▼▼▼

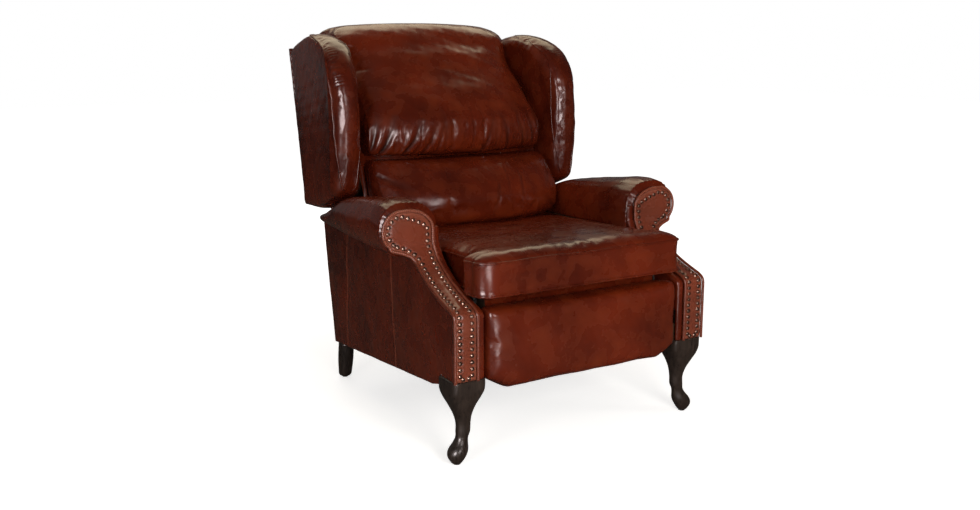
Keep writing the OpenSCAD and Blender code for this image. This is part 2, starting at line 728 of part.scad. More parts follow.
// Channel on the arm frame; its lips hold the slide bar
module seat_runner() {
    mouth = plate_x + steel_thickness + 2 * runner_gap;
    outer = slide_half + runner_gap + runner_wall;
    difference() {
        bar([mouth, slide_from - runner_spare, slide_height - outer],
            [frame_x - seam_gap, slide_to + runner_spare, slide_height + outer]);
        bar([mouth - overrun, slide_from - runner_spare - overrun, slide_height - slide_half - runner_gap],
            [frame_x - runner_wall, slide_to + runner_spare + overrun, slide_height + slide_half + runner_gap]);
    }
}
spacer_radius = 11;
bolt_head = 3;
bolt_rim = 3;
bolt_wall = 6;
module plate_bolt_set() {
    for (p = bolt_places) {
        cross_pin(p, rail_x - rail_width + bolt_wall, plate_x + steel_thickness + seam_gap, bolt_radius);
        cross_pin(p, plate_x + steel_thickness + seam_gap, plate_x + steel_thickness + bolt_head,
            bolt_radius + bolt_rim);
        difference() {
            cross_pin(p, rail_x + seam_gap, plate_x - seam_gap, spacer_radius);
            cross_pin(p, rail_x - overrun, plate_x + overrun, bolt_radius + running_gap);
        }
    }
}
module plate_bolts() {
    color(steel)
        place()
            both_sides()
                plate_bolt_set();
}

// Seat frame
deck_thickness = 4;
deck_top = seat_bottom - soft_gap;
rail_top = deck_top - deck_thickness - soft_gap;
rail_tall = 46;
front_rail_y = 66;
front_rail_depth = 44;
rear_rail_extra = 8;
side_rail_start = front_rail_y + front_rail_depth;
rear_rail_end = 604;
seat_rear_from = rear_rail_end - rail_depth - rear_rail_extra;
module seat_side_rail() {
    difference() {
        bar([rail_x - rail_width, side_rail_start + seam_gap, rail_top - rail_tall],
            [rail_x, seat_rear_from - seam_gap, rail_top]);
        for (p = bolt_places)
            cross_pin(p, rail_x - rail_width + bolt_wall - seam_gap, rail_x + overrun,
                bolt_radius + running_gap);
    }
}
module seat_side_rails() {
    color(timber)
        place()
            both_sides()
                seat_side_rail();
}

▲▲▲

**Your goal:** Reproduce the material above exactly; please quote every line of it.

**Worked answer:**
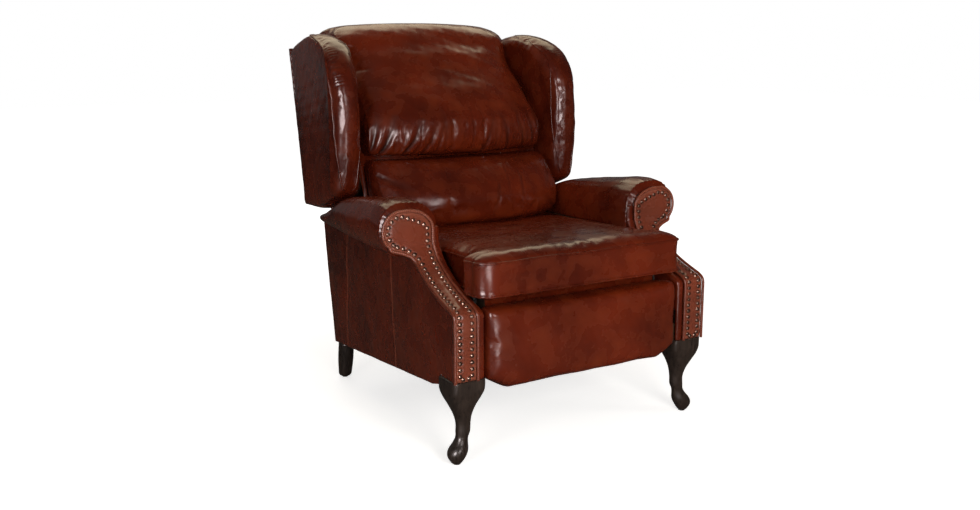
Keep writing the OpenSCAD and Blender code for this image. This is part 2, starting at line 728 of part.scad. More parts follow.
// Channel on the arm frame; its lips hold the slide bar
module seat_runner() {
    mouth = plate_x + steel_thickness + 2 * runner_gap;
    outer = slide_half + runner_gap + runner_wall;
    difference() {
        bar([mouth, slide_from - runner_spare, slide_height - outer],
            [frame_x - seam_gap, slide_to + runner_spare, slide_height + outer]);
        bar([mouth - overrun, slide_from - runner_spare - overrun, slide_height - slide_half - runner_gap],
            [frame_x - runner_wall, slide_to + runner_spare + overrun, slide_height + slide_half + runner_gap]);
    }
}
spacer_radius = 11;
bolt_head = 3;
bolt_rim = 3;
bolt_wall = 6;
module plate_bolt_set() {
    for (p = bolt_places) {
        cross_pin(p, rail_x - rail_width + bolt_wall, plate_x + steel_thickness + seam_gap, bolt_radius);
        cross_pin(p, plate_x + steel_thickness + seam_gap, plate_x + steel_thickness + bolt_head,
            bolt_radius + bolt_rim);
        difference() {
            cross_pin(p, rail_x + seam_gap, plate_x - seam_gap, spacer_radius);
            cross_pin(p, rail_x - overrun, plate_x + overrun, bolt_radius + running_gap);
        }
    }
}
module plate_bolts() {
    color(steel)
        place()
            both_sides()
                plate_bolt_set();
}

// Seat frame
deck_thickness = 4;
deck_top = seat_bottom - soft_gap;
rail_top = deck_top - deck_thickness - soft_gap;
rail_tall = 46;
front_rail_y = 66;
front_rail_depth = 44;
rear_rail_extra = 8;
side_rail_start = front_rail_y + front_rail_depth;
rear_rail_end = 604;
seat_rear_from = rear_rail_end - rail_depth - rear_rail_extra;
module seat_side_rail() {
    difference() {
        bar([rail_x - rail_width, side_rail_start + seam_gap, rail_top - rail_tall],
            [rail_x, seat_rear_from - seam_gap, rail_top]);
        for (p = bolt_places)
            cross_pin(p, rail_x - rail_width + bolt_wall - seam_gap, rail_x + overrun,
                bolt_radius + running_gap);
    }
}
module seat_side_rails() {
    color(timber)
        place()
            both_sides()
                seat_side_rail();
}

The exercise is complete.